## The problem
Among the lines below, keep only those from the one containing "foot_pad();" through the one containing "cad_parts[member].parent = rigid_bodies[body]", and reproduce them exactly.

## Collected data
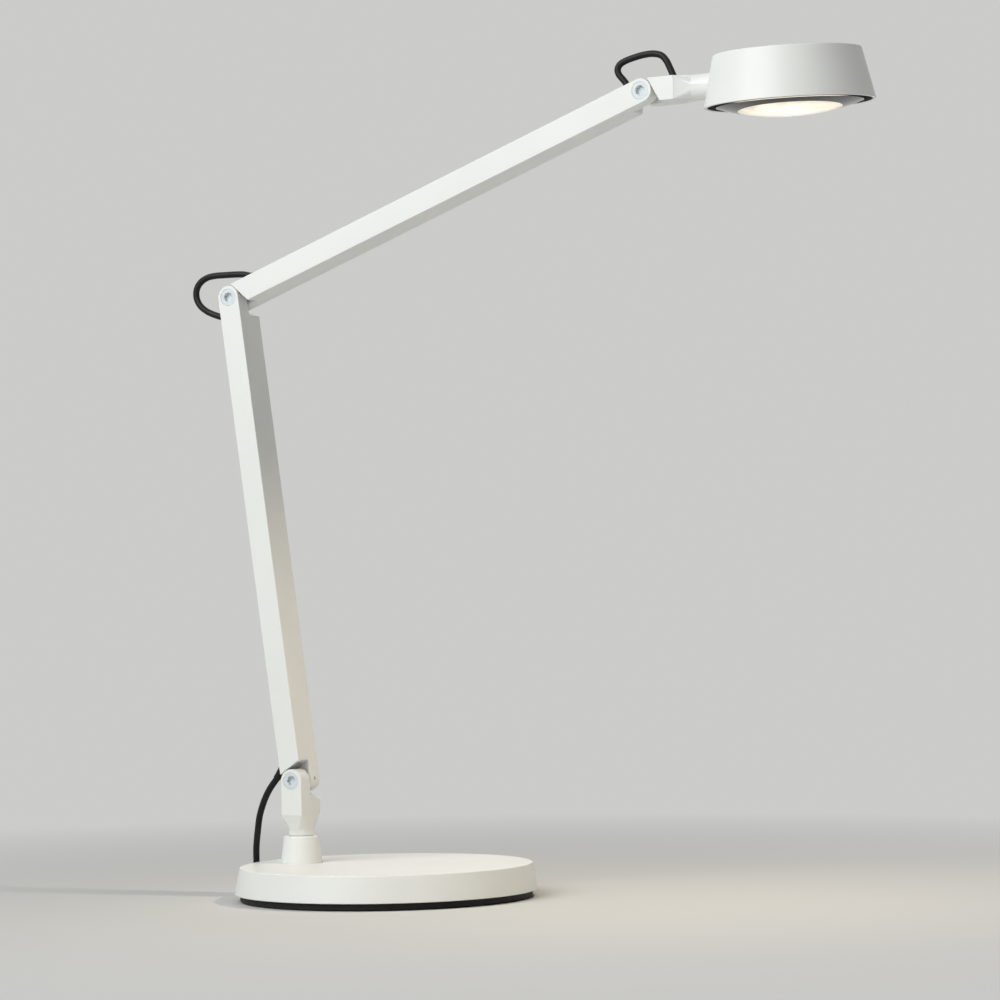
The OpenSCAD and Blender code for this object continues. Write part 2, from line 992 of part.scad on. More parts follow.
module upper_arm_grommets() {
    color(black)
        place_upper() {
            low_sleeve(elbow_port_x, 3, cable_r + 0.7);
            high_grommet();
        }
}

module elbow_cable() {
    color(black)
        cable(loop_route(elbow_loop, elbow, lower_angle, upper_rise), cable_r);
}

module head_cable() {
    color(black)
        cable(loop_route(head_loop, head_pivot, upper_rise, head_rise), cable_r);
}

// ---- head ----

module head_knuckle() {
    color(white)
        place_head_knuckle()
            difference() {
                knuckle_block(neck_end);
                nut_side_holes();
                translate([knuckle_port_x, 0, ear_r])
                    rotate([0, -knuckle_port_slant, 0])
                        translate([0, 0, -8.5])
                            cylinder(h = 12, r = cable_r + 0.3);
                translate([knuckle_port_x + 0.5, 0, 0])
                    rotate([0, 90, 0])
                        cylinder(h = neck_end, r = neck_bore_r);
            }
}

module neck_cable() {
    bend_x = knuckle_port_x + (ear_r - route_ear) * tan(knuckle_port_slant);
    color(black)
        place_head_knuckle()
            cable([
                [knuckle_port_x + 0.1, 0, ear_r - 0.2], [bend_x + 1.9, 0, 4.1],
                [bend_x + 3.6, 0, 1.6], [bend_x + 7, 0, 0.3], [bend_x + 13, 0, 0],
                [neck_end - 10, 0, 0], [neck_end + 2.5, 0, 0]
            ], cable_r - 0.1);
}

module twist_washer() {
    color(steel)
        place_head_knuckle()
            translate([boss_end + 0.3, 0, 0])
                rotate([0, 90, 0])
                    tube_between(socket_r - 0.4, neck_r, 0, 0.8);
}

module twist_clip() {
    color(steel)
        place_head_knuckle()
            translate([boss_end + 1.2, 0, 0])
                rotate([0, 90, 0])
                    tube_between(socket_r, neck_r, 0, 1.4);
}

module drum_outline() {
    hull() {
        translate([0, -drum_low])
            square([drum_r, eps]);
        translate([0, drum_above - eps])
            square([drum_top_r - drum_round, eps]);
        translate([drum_top_r - drum_round, drum_above - drum_round])
            circle(drum_round, $fn = 40);
    }
}

module drum_hollow() {
    top = drum_above - top_t;
    polygon([
        [0, -drum_low - 1], [drum_r + side_slope - drum_wall, -drum_low - 1],
        [drum_top_r + side_slope * top_t - drum_wall, top], [0, top]
    ]);
}

module along_neck(r, x0, x1) {
    translate([x0 - reach, 0, 0])
        rotate([0, 90, 0])
            cylinder(h = x1 - x0, r = r);
}

module head_screw_spots() {
    for (a = [45:90:315])
        rotate([0, 0, a])
            translate([head_screw_r, 0, 0])
                children();
}

module board_spots() {
    for (a = [90, 270])
        rotate([0, 0, a])
            translate([15, 0, 0])
                children();
}

module head_shell() {
    color(white)
        place_drum()
            difference() {
                union() {
                    difference() {
                        rotate_extrude()
                            drum_outline();
                        rotate_extrude()
                            drum_hollow();
                    }
                    along_neck(socket_r, reach - wall_r + 1.5, boss_end);
                    head_screw_spots()
                        translate([0, 0, sink_top])
                            cylinder(h = drum_above - top_t - sink_top + 0.1, r = 3.5);
                    board_spots()
                        translate([0, 0, board_z + board_t])
                            cylinder(h = drum_above - top_t - board_z - board_t + 0.1, r = 2.5);
                }
                along_neck(neck_r + run_gap, 30, boss_end + 1);
                head_screw_spots()
                    translate([0, 0, sink_top - 1])
                        cylinder(h = 9, r = 1.4);
                translate([0, 0, 10])
                    cylinder(h = 20, r = button_r + air_gap);
            }
}

function drum_inside(z) = drum_r - drum_wall - side_slope * (z + drum_low);

module bezel_ring() {
    color(black)
        place_drum()
            rotate_extrude()
                polygon([
                    [lens_r + 0.15, bezel_low + 0.5], [lens_r + 0.65, bezel_low],
                    [drum_inside(bezel_low) - seat_gap, bezel_low],
                    [drum_inside(bezel_top) - seat_gap, bezel_top], [lens_r + lens_lip + 0.2, bezel_top],
                    [lens_r + lens_lip + 0.2, bezel_lip_top], [lens_r + 0.15, bezel_lip_top]
                ]);
}

module lens() {
    flange_low = bezel_lip_top + rim_air;
    color([0.85, 0.9, 0.92, 0.5])
        place_drum() {
            intersection() {
                translate([0, 0, lens_seat - lens_bulge])
                    cylinder(h = lens_bulge + flange_low - lens_seat + 1, r = lens_r);
                translate([0, 0, lens_seat - lens_bulge + lens_ball_r])
                    sphere(lens_ball_r, $fn = 180);
            }
            translate([0, 0, flange_low])
                cylinder(h = lens_flange, r = lens_r + lens_lip);
        }
}

// white cone whose mouth lights the middle of the lens's flat back
module reflector() {
    rim_z = bezel_lip_top + lens_flange + 2 * rim_air;
    color([0.85, 0.86, 0.86])
        place_drum()
            rotate_extrude()
                polygon([
                    [throat_r, throat_z], [throat_r + cup_t, throat_z], [mouth_r + cup_t, rim_z + cup_t],
                    [lens_r + lens_lip, rim_z + cup_t], [lens_r + lens_lip, rim_z], [mouth_r, rim_z]
                ]);
}

module led_board() {
    color([0.9, 0.85, 0.4])
        place_drum() {
            translate([0, 0, -1.8])
                cylinder(h = 1.6, r = 15);
            translate([0, 0, -3.2])
                cylinder(h = 1.4, r = 7.5);
        }
}

module heat_sink() {
    color([0.7, 0.71, 0.73])
        place_drum()
            difference() {
                union() {
                    translate([0, 0, sink_low])
                        cylinder(h = sink_top - sink_low, r = sink_r);
                    for (a = fin_angles)
                        rotate([0, 0, a])
                            translate([fin_from, -fin_t / 2, sink_top - 0.5])
                                cube([sink_r - fin_from - 2, fin_t, fin_h + 0.5]);
                }
                head_screw_spots()
                    cylinder(h = 20, r = 1.5, center = true);
                head_screw_spots()
                    translate([0, 0, sink_top])
                        cylinder(h = 20, r = 4.2);
                along_neck(socket_r + 2, 30, neck_end + 3);
            }
}

module dimmer_board() {
    color([0.1, 0.35, 0.2])
        place_drum() {
            translate([0, 0, board_z])
                cylinder(h = board_t, r = 18);
            translate([-3, -3, board_z + board_t])
                cube([6, 6, switch_h]);
        }
}

module head_screws() {
    color(steel)
        place_drum()
            head_screw_spots() {
                translate([0, 0, sink_low - 1.8])
                    cylinder(h = 1.8, r = 2.6);
                translate([0, 0, sink_low - 0.1])
                    cylinder(h = 9, r = 1.4);
            }
}

module dimmer_button() {
    cap_low = drum_above - top_t - air_gap;
    foot_z = board_z + board_t + switch_h + button_travel + 0.2;
    color(white)
        place_drum() {
            translate([0, 0, cap_low])
                cylinder(h = drum_above + button_proud - cap_low, r = button_r);
            translate([0, 0, cap_low - 1])
                cylinder(h = 1, r = button_r + 1.2);
            translate([0, 0, foot_z])
                cylinder(h = cap_low - 1 - foot_z, r = 2.4);
        }
}

// ---- power cord, its stored coil and the plug ----

module power_cord() {
    color(black)
        cable(cord_route, cable_r);
}

module power_cord_coil() {
    color(black)
        place_coil()
            rotate_extrude()
                translate([coil_in, coil_low])
                    polygon([
                        [1.2, 0], [coil_out - coil_in - 1.2, 0], [coil_out - coil_in, 1.2],
                        [coil_out - coil_in, coil_h - 1.2], [coil_out - coil_in - 1.2, coil_h],
                        [1.2, coil_h], [0, coil_h - 1.2], [0, 1.2]
                    ]);
}

// a short band around all the turns of the coil
module cord_tie() {
    color(black)
        place_coil()
            rotate([0, 0, -32])
                rotate_extrude(angle = 14)
                    difference() {
                        translate([coil_in - 0.8, 0])
                            square([coil_out - coil_in + 1.6, coil_low + coil_h + 0.6]);
                        translate([coil_in, coil_low])
                            square([coil_out - coil_in, coil_h]);
                    }
}

module plug_lead() {
    color(black)
        cable(plug_route, cable_r);
}

module plug_body() {
    color(black)
        translate([plug_x, plug_y, 0])
            difference() {
                hull() {
                    translate([8, -plug_w / 2 + 4, 0.6])
                        cube([plug_len - 8, plug_w - 8, plug_h - 1.2]);
                    translate([12, -plug_w / 2, 4])
                        cube([plug_len - 12, plug_w, plug_h - 8]);
                    translate([12, -plug_w / 2 + 6, 0])
                        cube([plug_len - 12, plug_w - 12, plug_h]);
                    translate([0, 0, plug_h / 2])
                        rotate([0, 90, 0])
                            cylinder(h = 1, r = cable_r + 1.6, $fn = 24);
                }
                for (s = [-1, 1])
                    translate([plug_len - pin_root, s * pin_space / 2, plug_h / 2])
                        rotate([0, 90, 0])
                            cylinder(h = pin_root + 1, r = pin_root_r);
            }
}

module plug_pins() {
    color(steel)
        for (s = [-1, 1])
            translate([plug_x + plug_len, plug_y + s * pin_space / 2, plug_h / 2])
                rotate([0, 90, 0]) {
                    cylinder(h = pin_len, r = pin_r);
                    translate([0, 0, -pin_root])
                        cylinder(h = pin_root + 1, r = pin_root_r);
                }
}

foot_pad();
base_plate();
base_weight();
base_cover();
base_screws();
collar();
collar_bush();
collar_nut();
foot_knuckle();
stem_pin();
stem_clip();
foot_bolt();
foot_springs();
foot_nut();
foot_disc();
foot_sleeve();
lower_arm_tube();
lower_arm_foot_insert();
lower_arm_elbow_insert();
lower_arm_screws();
lower_arm_cable();
lower_arm_grommet();
cord_relief();
elbow_bolt();
elbow_springs();
elbow_nut();
elbow_disc();
elbow_sleeve();
elbow_cable();
upper_arm_tube();
upper_arm_elbow_insert();
upper_arm_head_insert();
upper_arm_screws();
upper_arm_cable();
upper_arm_grommets();
head_bolt();
head_springs();
head_nut();
head_disc();
head_sleeve();
head_cable();
head_knuckle();
neck_cable();
twist_washer();
twist_clip();
head_shell();
bezel_ring();
lens();
reflector();
led_board();
heat_sink();
dimmer_board();
head_screws();
dimmer_button();
power_cord();
power_cord_coil();
cord_tie();
plug_lead();
plug_body();
plug_pins();
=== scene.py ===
"""Desk lamp with two arms and a drum head on a round base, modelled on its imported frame."""

import json
import math

import bpy
from mathutils import Matrix, Vector

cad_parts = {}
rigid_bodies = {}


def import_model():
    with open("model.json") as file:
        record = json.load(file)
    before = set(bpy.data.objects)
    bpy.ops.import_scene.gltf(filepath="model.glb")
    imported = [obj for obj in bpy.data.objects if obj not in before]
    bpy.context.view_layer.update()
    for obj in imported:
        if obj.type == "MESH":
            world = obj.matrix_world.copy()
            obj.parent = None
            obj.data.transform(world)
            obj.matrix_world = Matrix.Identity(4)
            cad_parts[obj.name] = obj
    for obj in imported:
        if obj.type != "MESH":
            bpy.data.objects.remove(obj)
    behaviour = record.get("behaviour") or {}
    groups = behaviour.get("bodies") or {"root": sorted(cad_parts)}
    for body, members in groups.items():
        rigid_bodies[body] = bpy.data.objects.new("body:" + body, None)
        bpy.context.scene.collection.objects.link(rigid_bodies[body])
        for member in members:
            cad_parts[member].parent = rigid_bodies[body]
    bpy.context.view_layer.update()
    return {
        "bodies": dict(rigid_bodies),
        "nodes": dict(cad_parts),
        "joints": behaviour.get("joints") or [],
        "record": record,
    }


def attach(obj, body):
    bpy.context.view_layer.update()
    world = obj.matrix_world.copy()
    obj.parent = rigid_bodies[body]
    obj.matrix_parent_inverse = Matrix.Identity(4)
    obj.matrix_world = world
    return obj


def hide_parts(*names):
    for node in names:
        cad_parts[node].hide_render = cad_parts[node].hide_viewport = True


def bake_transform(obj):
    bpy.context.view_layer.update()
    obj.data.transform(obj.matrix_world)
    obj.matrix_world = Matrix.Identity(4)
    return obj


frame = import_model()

bl_info = {
    "name": "Desk lamp on a round base",
    "version": (1, 0, 0),
    "blender": (4, 5, 0),
    "location": "3D View > Sidebar > Desk lamp",
    "description": "Models a jointed desk lamp piece by piece on its packed frame",
    "category": "Object",
}

MM = 0.001
JOINTS = {joint["name"]: joint for joint in frame["joints"]}
NODES = frame["nodes"]

# ---- places, read from the frame ----

Y_AXIS = Vector((0, 1, 0))


def joint_place(name):
    return Vector(JOINTS[name]["pos_m"])


def joint_axis(name):
    return Vector(JOINTS[name]["axis"]).normalized()


def local_frame(origin, along, width):
    """Matrix whose X runs along a piece and whose Y runs across it."""
    along = along.normalized()
    up = along.cross(width).normalized()
    across = up.cross(along)
    matrix = Matrix((along, across, up)).transposed().to_4x4()
    matrix.translation = origin
    return matrix


FOOT_PIVOT = joint_place("foot_pivot")
ELBOW = joint_place("elbow_pivot")
HEAD_PIVOT = joint_place("head_tilt")
SWIVEL = Vector((FOOT_PIVOT.x, 0, 0))
ARM_LENGTH = (ELBOW - FOOT_PIVOT).length
NECK_AXIS = joint_axis("head_twist")
DRUM_UP = -joint_axis("button_press")
HEAD_REACH = 101.6771 * MM  # from the head pivot to the drum's axis
LOWER = local_frame(FOOT_PIVOT, ELBOW - FOOT_PIVOT, Y_AXIS)
UPPER = local_frame(ELBOW, HEAD_PIVOT - ELBOW, Y_AXIS)
HEAD_KNUCKLE = local_frame(HEAD_PIVOT, NECK_AXIS, Y_AXIS)
FOOT_KNUCKLE = local_frame(FOOT_PIVOT, Vector((0, 0, -1)), -Y_AXIS)
DRUM = local_frame(HEAD_PIVOT + HEAD_REACH * NECK_AXIS, NECK_AXIS, DRUM_UP.cross(NECK_AXIS))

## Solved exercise
foot_pad();
base_plate();
base_weight();
base_cover();
base_screws();
collar();
collar_bush();
collar_nut();
foot_knuckle();
stem_pin();
stem_clip();
foot_bolt();
foot_springs();
foot_nut();
foot_disc();
foot_sleeve();
lower_arm_tube();
lower_arm_foot_insert();
lower_arm_elbow_insert();
lower_arm_screws();
lower_arm_cable();
lower_arm_grommet();
cord_relief();
elbow_bolt();
elbow_springs();
elbow_nut();
elbow_disc();
elbow_sleeve();
elbow_cable();
upper_arm_tube();
upper_arm_elbow_insert();
upper_arm_head_insert();
upper_arm_screws();
upper_arm_cable();
upper_arm_grommets();
head_bolt();
head_springs();
head_nut();
head_disc();
head_sleeve();
head_cable();
head_knuckle();
neck_cable();
twist_washer();
twist_clip();
head_shell();
bezel_ring();
lens();
reflector();
led_board();
heat_sink();
dimmer_board();
head_screws();
dimmer_button();
power_cord();
power_cord_coil();
cord_tie();
plug_lead();
plug_body();
plug_pins();
=== scene.py ===
"""Desk lamp with two arms and a drum head on a round base, modelled on its imported frame."""

import json
import math

import bpy
from mathutils import Matrix, Vector

cad_parts = {}
rigid_bodies = {}


def import_model():
    with open("model.json") as file:
        record = json.load(file)
    before = set(bpy.data.objects)
    bpy.ops.import_scene.gltf(filepath="model.glb")
    imported = [obj for obj in bpy.data.objects if obj not in before]
    bpy.context.view_layer.update()
    for obj in imported:
        if obj.type == "MESH":
            world = obj.matrix_world.copy()
            obj.parent = None
            obj.data.transform(world)
            obj.matrix_world = Matrix.Identity(4)
            cad_parts[obj.name] = obj
    for obj in imported:
        if obj.type != "MESH":
            bpy.data.objects.remove(obj)
    behaviour = record.get("behaviour") or {}
    groups = behaviour.get("bodies") or {"root": sorted(cad_parts)}
    for body, members in groups.items():
        rigid_bodies[body] = bpy.data.objects.new("body:" + body, None)
        bpy.context.scene.collection.objects.link(rigid_bodies[body])
        for member in members:
            cad_parts[member].parent = rigid_bodies[body]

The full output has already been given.